The point of the goose/gander paragraph is simply linking to someone else's code does *not* contaminate your code with their license. Lots of talk and FUD about this but linking doesn't foist a license since the headers and interface (which aren't protectable elements) are all that is copied. Just because you program uses a GPL library *does not* contaminate it. As an example, I somehow doubt that an Oracle implementation running on Linux makes no use of GPLed library or system calls. Same for VMware and lots of other proprietary software that runs on a Linux platform.

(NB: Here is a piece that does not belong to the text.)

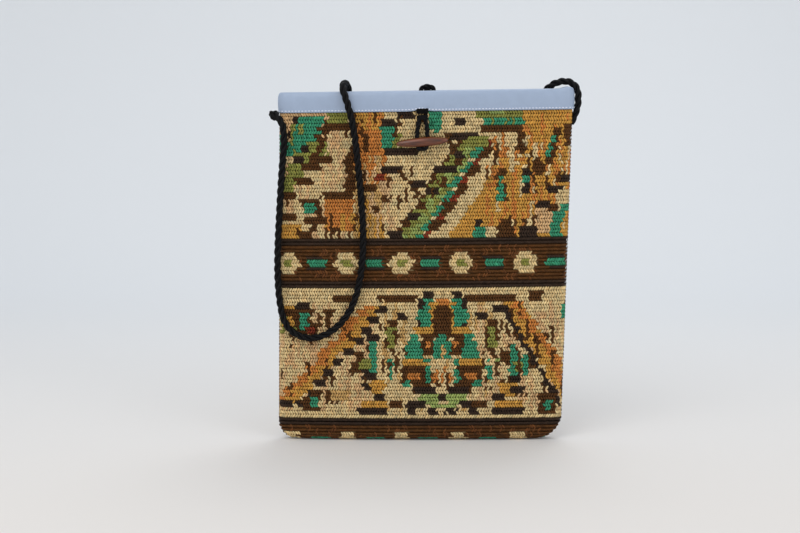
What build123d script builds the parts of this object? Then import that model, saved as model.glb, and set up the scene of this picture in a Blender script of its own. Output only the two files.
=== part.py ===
"""A flat woven shoulder pouch with a bound mouth, a toggle and loop closure and a twisted cord strap.

X runs along the mouth, +Y goes from the front wall to the back wall, +Z is up. The origin is the
middle of the flat base that the pouch stands on. All sizes are in millimetres.
"""

import math
import os

from build123d import *

# --- driving sizes -------------------------------------------------------------------------------
pouch_height = 245.0
corner_left_top = -100.2
corner_left_low = -102.7
corner_right_top = 102.7
corner_right_low = 96.7
corner_radius_left = 10.0
corner_radius_right = 15.0
base_lift = 2.0  # how far the ends of the base rise off the table
base_flat_left = -74.0
base_flat_right = 68.0

cloth_thick = 2.8  # woven tapestry cloth
lining_thick = 0.5
binding_thick = 0.8
binding_height = 14.0

depth_middle = 9.2  # from the middle plane to the face of the cloth, at X = 0
depth_end = 4.6  # the same at the ends of the mouth
reach = 105.0  # half the width of the plan, where the end depth is reached
base_round = 4.5  # rounding of the cloth where it turns under the base
fold_height = 12.0  # the folded base strip reaches this high
seam_width = 4.5  # width of the turned-in side seam
seam_round = 2.4
running_gap = 0.3  # between bodies that move against each other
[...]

Linking is a "technical" term and is not of importance for the license,
the more legal term is "deriving". If your work is derived from GPL work
you have to put your work under the GPL (or compatible license).
For Oracle running on Linux, I would love to know what GPL libraries
they use? I bet the don't use any GPL library, they will use LGPL
libraries like the C-Library. The same with VMWare, I believe their GUI
is now GTK based, and GTK is licensed under the LGPL.
For the Linux kernel, the copyright holder clearly stated that running
programs in userspace on top of the OS does not count as "deriving", and
hence those programs do not have to be GPLed simply because they can run
on Linux.

Again, IANAL, but I find the argument that the library somehow gets "included" in the program to be totally bogus as long as said library is a shared object that is still normally distributed. This argument might be made for static libraries or if you literally copy and compile the code but that's a different animal.

Once again you are mixing up "linking" and "deriving". The fact that a
library is a shared object or "source included" does not change the fact
that your product is derived from that library code or not. A good
indication seems to be if your program would also function without the
GPL library, and i bet it will not.
The easiest way out is "if you don't like it, don't use it", it really
is that simple.
- Erwin
Sorry, but not from the perspective of copyright law (which is all that matters). Copyright law does not recognize including a library as making the including work a derived version. Lots of case law establishing this so don't argue with me about whether its right or wrong. If you want it to work differently work to change the law but be careful about it since there are lots of other folks like Microsoft and SCO that would also like to be able to impose a license on anyone who writes code for their systems. The only way copyright law recognizes a derived work is if someone *modifies* the copyrighted work of another. Thus, if I modify a GPLed library for my own purposes and distribute a program that includes the modified GPLed code, I am bound by the terms of the GPL for my modified library. If I write some software that works with an established interface and someone happens to run a copy of my program on a system where the functionality implementing that interface happens to be GPLed code, I am under no obligation to suddenly GPL my program. More specifically, I may write some code that will compile on Solaris, HP-UX and Linux and use a variety of run-time libraries that are common to *nix systems, why because this program also happens to compile on Linux would I be obligated to GPL my code?